RT already has the control to go with any practitioner of any size, and RF feels confident to go with anyone without intimidation or hesitation. They're developing their movement repertoire but already showing poise and composure. They know how to pace. They know how to give and take. Despite this being a combat sport, we treat it as a team sport where team members pass each other the ball. They're free from distraction and attuned to each other. They see the shots coming and respond.
RF, in particular, does not overreact to shots. You can't judge a book by its cover. Her perception of intensity/impact is not overexcited but just right. For RT, rather than power, he's exploring shot selection and volume. They don't flinch or close their eyes; they're not timid but rooted. Both are jockeying to control the center of the pitch—our play area. The best thing about the LMA approach is that they're not consciously thinking about any of this; they're simply having fun.
Since practitioners learn from the conditions and each other, I organized RT to train with RF because he had a habit of uprooting himself and losing balance. Since RF is smaller, RT automatically planted himself down. I didn't have to say a thing. Just from the change in conditions, RT no longer uprooted himself.
Coaches can yell all they want and try to break practitioners' habits by badgering them, but habits aren't conscious decisions. How can a learner deliberately stop something they're not deliberately doing? These behaviors occur automatically. The motivation to change a habit should also not be to please someone else. Attempts to create change by triggering self-consciousness, especially belligerently, will likely backfire, causing the practitioner to freeze up. Not only will they revert to their automatic behaviors, but the internal noise created by this stress will also prevent them from learning anything new.

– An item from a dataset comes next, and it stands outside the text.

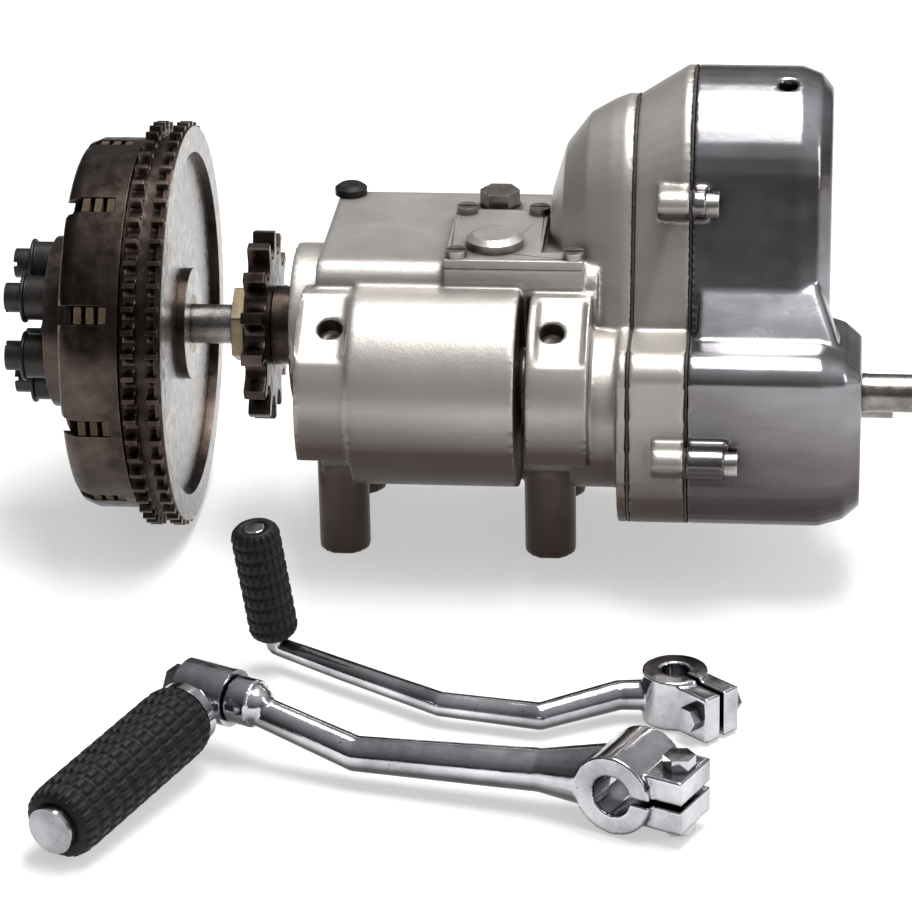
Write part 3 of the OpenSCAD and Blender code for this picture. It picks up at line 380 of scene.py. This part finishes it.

Thinking about what you are doing as you do it, all within the confines of working memory and limited bandwidth, is overwhelming and often impossible during dynamic situations. This state is antithetical to flow and Wayfinding. It forces you to focus solely on self-monitoring, blocking out anything irrelevant to that task—including learning or performing well. For example, a quarterback who thinks about their throw as they make it is not only more likely to worsen their throw but also may fail to notice an oncoming tackle. A self-conscious performer becomes a worse performer. From a training perspective, this does not just hinder learning; it can cause regression.
Constant instruction and criticism can be toxic and counterproductive for learners and the training environment—this is distinctly different from being on the ground during a resistance movement under siege. The problem is not with the practitioner but the coach and their methods. The LMA approach focuses on changing conditions rather than dictating behavior. This empowers practitioners and enriches the training environment instead of poisoning it.
Something you might not have noticed in the video is how effortlessly the practitioners switch between left and right staggered stances. It's all the same to them—dynamic perception and movement. What's been seeded from day one is that whether it's from left to right, front to back, offense to defense, there is no difference and no gap. In this video are the initial sketches that will later become refined art.